The human voice appears on a lot of titles, but not so clearly as to be easily definable as different from one or another instrument, a saxophone or something electronic. Odd, specifically identifiable sounds individuate themselves, friendly faces in the mist of the general musical matrix: a good old crude old Hammond organ (of course synthesized), a semi-synthetic sort of Caribbean Swingle Singers interlude. There are decent guitar solos, with the echoey sound preferred by Stern, as if there were two of him. Maybe there are, since the notes refer to his having dubbed himself on a number of things (the occasional choral bits seem to be one voice overdubbed a few times on itself). Stern says that “production” is necessary, but that too much production can be a bad thing; he hopes he hasn’t added too much production. What I call the melting pot character of the music makes it hard to say whether he has. He seems not to have started with anything very different: the electronic Irish Hooley, the electronically generated chorus, the holy-roller bass guitar hallelujah-ing like an African township. You can’t say he hasn’t absorbed his variety of influences, or that any lack of influences has been absorbed.

There’s a real banjo just now and then, played by the rising star Bela Fleck (but I think I had to read the notes to know), amid some poppishly smooth synthesizer, piano, Mike Stern doing his double-voiced guitar. The banjo blips and plinks (I was wondering whether the same effect might not have been done, equally, with an aural analogue of mirrors).

At one point, strangely rustic percussion goes with a kind of primitive (but Stern is also always polished) blues guitar for a few seconds, and then more worldish but ostensibly wordless (or African language and falsetto) vocalising; and somewhere in the depths of the accompaniment the guitar seems to briefly want to be an organ.

Another rock guitar solo, with the faintest hint of bagpipe skirl at one stage. A Highland Fling now? But the Highlands of which country? Very danceable, which is one way of treating this music, which I never find terribly expressive. It’s overfinished. It has a sort of richness to which I could respond like British wine writers responding to their professionally preferred. Sipping a substantial vintage they exclaim the like of “I’m getting raspberries”, or “there’s tobacco!”.

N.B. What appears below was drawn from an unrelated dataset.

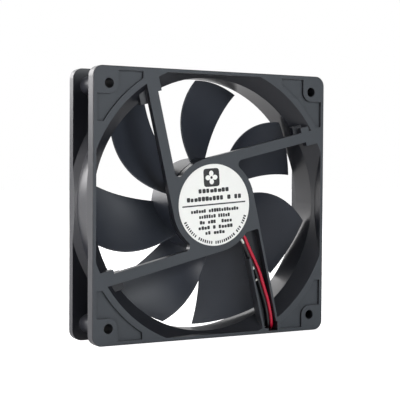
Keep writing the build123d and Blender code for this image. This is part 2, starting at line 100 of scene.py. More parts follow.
def gridFaces(rows, columns, loopRows=False, loopColumns=False, start=0):
    # quads between neighbouring points of a grid, which may close on itself either way
    r = np.arange(rows if loopRows else rows - 1)
    c = np.arange(columns if loopColumns else columns - 1)
    r, c = (a.ravel() for a in np.meshgrid(r, c, indexing="ij"))
    rNext, cNext = (r + 1) % rows, (c + 1) % columns
    quads = np.stack([r * columns + c, r * columns + cNext, rNext * columns + cNext, rNext * columns + c], 1)
    return (quads + start).tolist()


leadSize = {"diameter": 1.5 * mm, "length": 0.28, "pointsPerTurn": 16, "turns": 2.75, "rise": 1.5}
coilPlace = {"x": 50.5, "y": 26.0, "floor": -59.2}

redLead = {
    "turnRadius": 9.8,
    "route": [
        (13.3, -10.2, -9.7), (16.9, -10.2, -13.9), (19.5, -10.3, -19.4), (22.8, -10.4, -25.7),
        (25.5, -10.5, -30.9), (27.8, -10.5, -37.6), (30.6, -10.4, -45.0), (32.1, -10.4, -51.6),
        (32.6, -10.3, -55.6), (33.3, -8.6, -57.7), (34.6, -5.2, -58.6), (39.0, -1.6, -59.2),
        (47.5, -0.4, -59.2), (56.6, 0.6, -59.2), (63.0, 5.6, -59.2), (64.0, 13.6, -59.2),
        (61.9, 19.8, -59.2),
    ],
    "tail": [
        (52.5, 16.2, -55.2), (56.6, 16.0, -55.9), (62.0, 15.9, -56.6), (66.8, 17.6, -57.5),
        (67.9, 21.0, -57.6), (67.6, 24.0, -57.6),
    ],
}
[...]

There are of course neither raspberries nor tobacco in the fermented juice of the grape, and by and large throughout this I get one wine. Sometimes there’s blues guitar played with real finesse and delicacy, there’s a lot of variety of rhythm and of tonal colour within the restrictions of non-acoustic instruments, but the experienced cook can tell you that a misjudged excess of one spice can be countered by adding excesses of several others: not to undo the initial mistake, but transform the uncomfortable into something completely different. Seasoned cooks recognise when amateurs have overdone the seasoning and spicing, and have overcooked.

Bob Franceschini on tenor in “Remember” is something of a standout in a tribute to the late and terribly missed Bob Berg, whose death in a car accident still leaves admirers feeling a draught. Stern plays well too, and it is a very decent tribute.

It’s all by and large pleasant enough in a kind of no extremes way verging on qawwali, on jazz, on rock, on not so much “world” as global. I’m reminded of Elvis Costello’s father, who started out as a vocalist in a big band and sometime in the 1950s had also to do Elvis Presley, which he did with great aplomb. This is what showband performers who can almost do anything do (not the same as do almost anything). There’s not enough air here to treat this CD as more than a showband performance with a wide range of intercultural musical reference. The combination of variety and sameness isn’t right, far too evenly balanced, though what’s played is invariably played well. Certainly some readers will wonder what I’m going on about, and will go for a showcase of Mike Stern.